Il est rare, dans l'histoire de l'Église, que les visions de la Lumière atteignent
une plénitude relie qu'au moment de son illumination, l'esprit de l'homme soit
encore gratifié d'une révélation personnelle de Dieu. C'est ce qui arriva au
Thabor lorsque Pierre, Jacques et Jean entendirent la voix immatérielle du Père
témoignant de son Fils bien-aimé. Ce fut aussi le cas de l'apôtre Paul sur le
chemin de Damas; le resplendissement lumineux fut impressionnant, de même que
le fut, à sa suite, la conversation personnelle avec le Christ, au cours de
laquelle Paul reçut la certitude que le Dieu qu'il honorait, qui s'était révélé
à Moïse au Sinaï, était Lui: « Je suis Jésus que tu persécutes » (Ac 9, 5).

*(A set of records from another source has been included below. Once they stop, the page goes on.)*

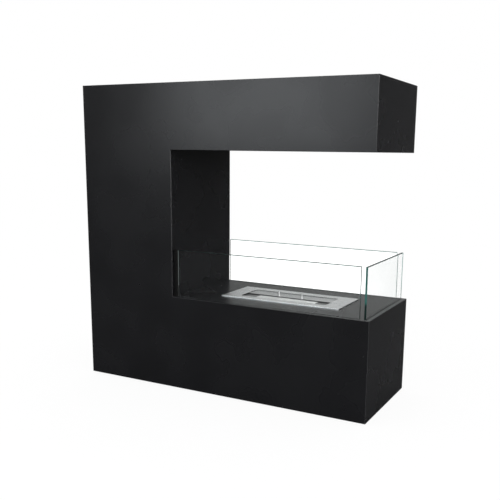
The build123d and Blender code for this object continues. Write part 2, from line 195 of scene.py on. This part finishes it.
def make_worn_edges_and_painted_highlight():
    """Masks of the outer edges, where a rounded normal turns away from the true one.

    Edge has all of them, broken up, for wear. Upright has only the upright ones, unbroken, for a painted
    highlight.
    """
    group, given, out = shader_group(
        "worn_edges_and_painted_highlight",
        [("Radius", FLOAT, 0.001), ("Breakup", FLOAT, 0.5)],
        [("Edge", FLOAT), ("Upright", FLOAT)],
    )
    place = object_place(group)
    rounded = put(group, "ShaderNodeBevel", {"Radius": given["Radius"]}, samples=4).outputs[0]
    edge = remap(group, cosine(group, rounded, true_normal(group)), FACE_COSINE, EDGE_COSINE)
    broken = remap(group, noise(group, place, scale=60.0, detail=4.0), 0.35, 0.65)
    kept = maths(group, "SUBTRACT", 1.0, times(group, given["Breakup"], broken))
    group.links.new(times(group, edge, kept, clamp=True), out["Edge"])
    # Upright edges only: the mask of the painted highlight line
    tilt = maths(group, "ABSOLUTE", along(group, rounded, "Z"))
    standing = remap(group, tilt, UPRIGHT_TILT, LEVEL_TILT, 1.0, 0.0)
    group.links.new(times(group, edge, standing, clamp=True), out["Upright"])
    return group


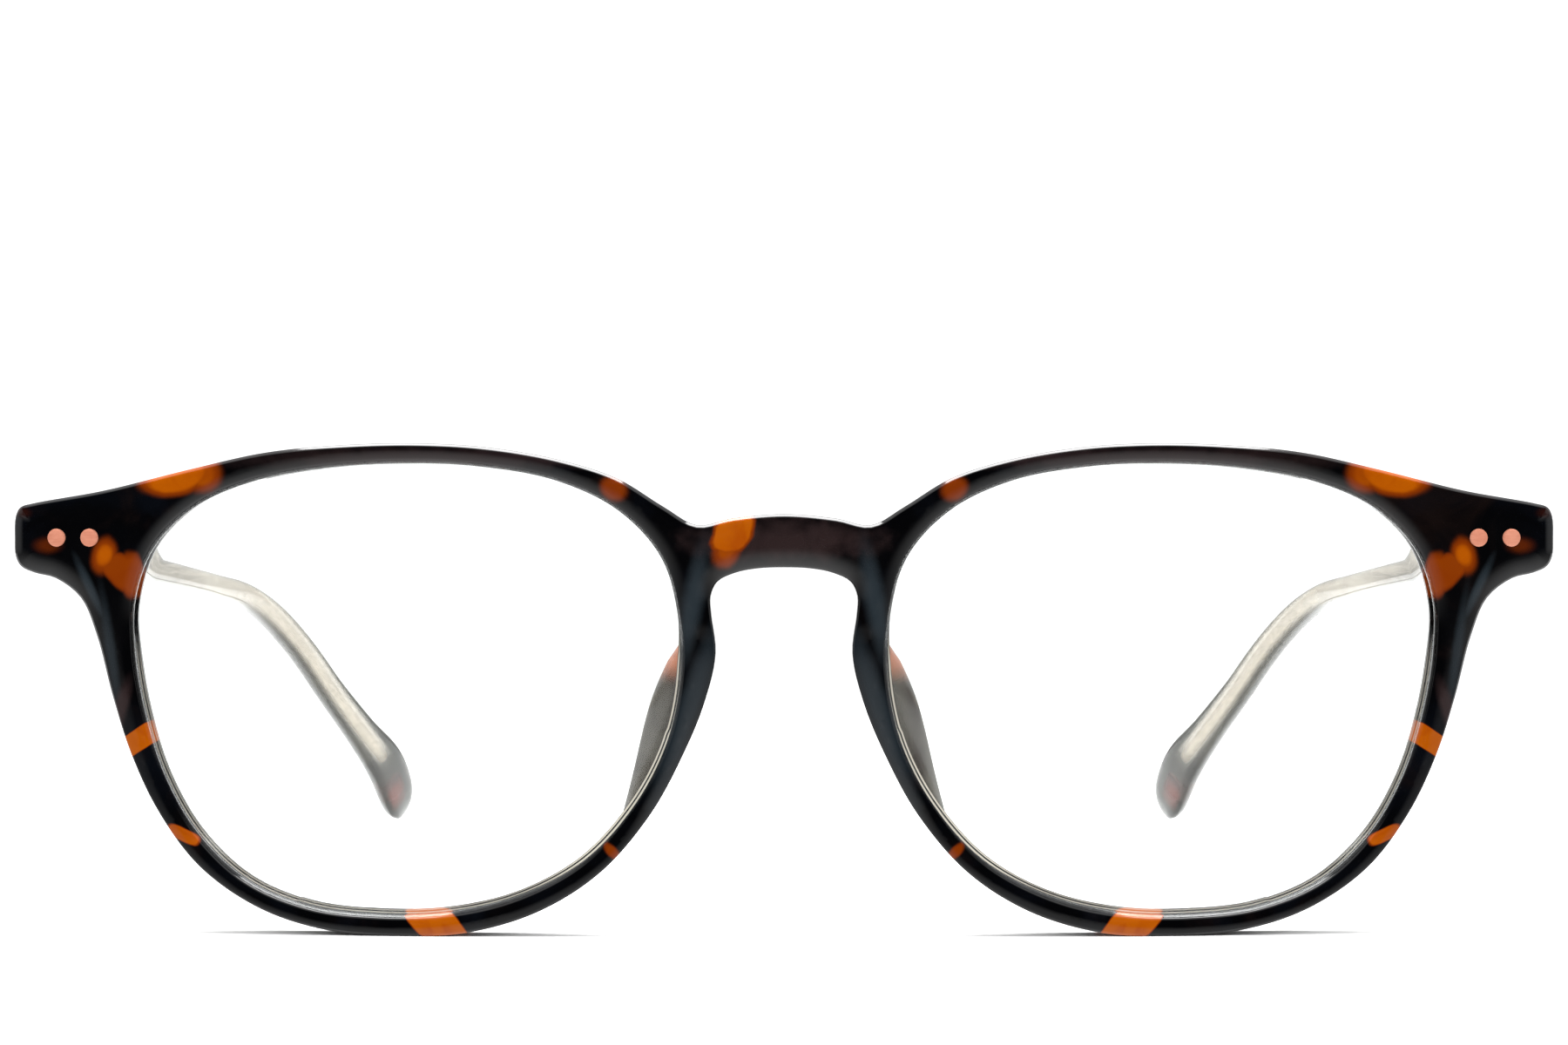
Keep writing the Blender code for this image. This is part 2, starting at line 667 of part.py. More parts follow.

Plus fréquemment, cette Lumière embrasse
l'homme lorsqu'il se trouve totalement absorbé dans l'état d'une prière de
repentir, comme se tenant à la limite du désespoir. Au début de notre élan pour
nous repentir de nos péchés, cette Lumière sainte nous donne l'expérience de la
miséricorde et de l'amour de Dieu, mais pas encore celle d'une conversation
face à Face. Une telle conversation n'a lieu que lorsque l'homme est vraiment
en Dieu, et Dieu en lui, lorsque l'esprit de celui qui prie sait que Celui qui
lui est apparu est le Maître éternel de tout ce qui est, le Premier et le
Dernier, inaccessible et pourtant si intimement proche, à la fois invisible et
perçu même par le corps, embrasant le cœur par le feu de l'amour et illuminant
l'intellect par la lumière de la science :
Lumière de la science, Lumière de la
connaissance, mais d'une connaissance inexprimable en paroles. Il se nomme
d'ailleurs lui même Je Suis Celui Qui Suis. Chacun ne saisit ces très saintes
paroles que dans la mesure effective de sa propre expérience. Et aucun des
mortels ne peut dire qu'il a connu « jusqu'au bout» l'Être qui se cache
derrière ces paroles. Pourtant, nous avons l'espérance que viendra le jour
éternel où Il sera « tout en tous » (1 Co 15, 28).